++++ Material for the task ++++

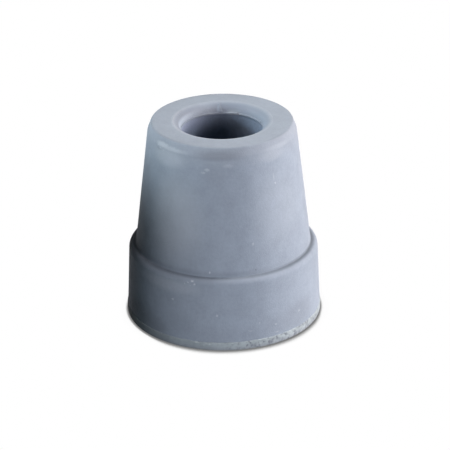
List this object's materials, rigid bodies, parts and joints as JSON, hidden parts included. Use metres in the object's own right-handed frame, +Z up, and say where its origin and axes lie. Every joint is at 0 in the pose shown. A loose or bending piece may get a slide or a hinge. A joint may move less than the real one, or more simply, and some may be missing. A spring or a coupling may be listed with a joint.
{
  "type": "rubber cane tip",
  "caption": "Tapered rubber tip with a stepped collar and a ringed tread, pushed on to the end of a round cane tube as its foot.",
  "frame": {"origin": "centre of the face that meets the ground", "axes": "+Z up along the axis of the socket, out of its mouth; the tip is round about Z"},
  "size_m": [0.046, 0.046, 0.048],
  "materials": {
    "rubber": "matte, moulded, with a pale bloom"
  },
  "bodies": {
    "root": {"cane_tip": "rubber"}
  },
  "joints": []
}
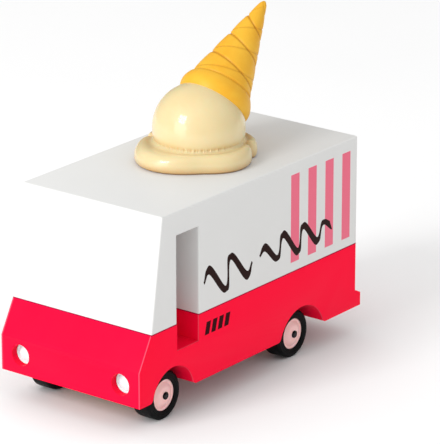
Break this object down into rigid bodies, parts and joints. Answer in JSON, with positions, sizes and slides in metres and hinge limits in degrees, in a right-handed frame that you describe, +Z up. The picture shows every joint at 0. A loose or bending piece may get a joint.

++++

• Written request:
Set out the complete listing exactly as shown.

• Problem solution:
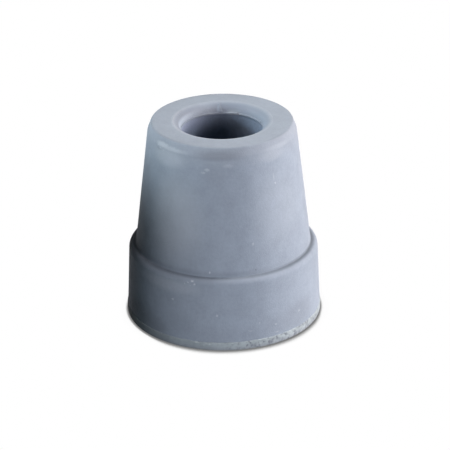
List this object's materials, rigid bodies, parts and joints as JSON, hidden parts included. Use metres in the object's own right-handed frame, +Z up, and say where its origin and axes lie. Every joint is at 0 in the pose shown. A loose or bending piece may get a slide or a hinge. A joint may move less than the real one, or more simply, and some may be missing. A spring or a coupling may be listed with a joint.
{
  "type": "rubber cane tip",
  "caption": "Tapered rubber tip with a stepped collar and a ringed tread, pushed on to the end of a round cane tube as its foot.",
  "frame": {"origin": "centre of the face that meets the ground", "axes": "+Z up along the axis of the socket, out of its mouth; the tip is round about Z"},
  "size_m": [0.046, 0.046, 0.048],
  "materials": {
    "rubber": "matte, moulded, with a pale bloom"
  },
  "bodies": {
    "root": {"cane_tip": "rubber"}
  },
  "joints": []
}
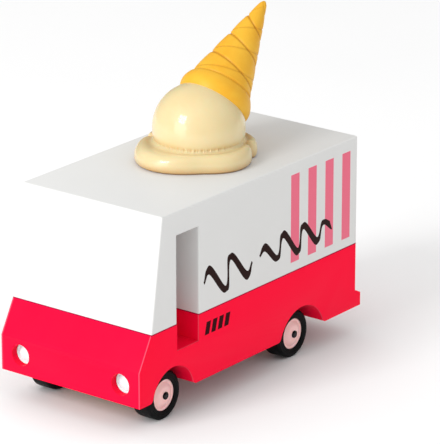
Break this object down into rigid bodies, parts and joints. Answer in JSON, with positions, sizes and slides in metres and hinge limits in degrees, in a right-handed frame that you describe, +Z up. The picture shows every joint at 0. A loose or bending piece may get a joint.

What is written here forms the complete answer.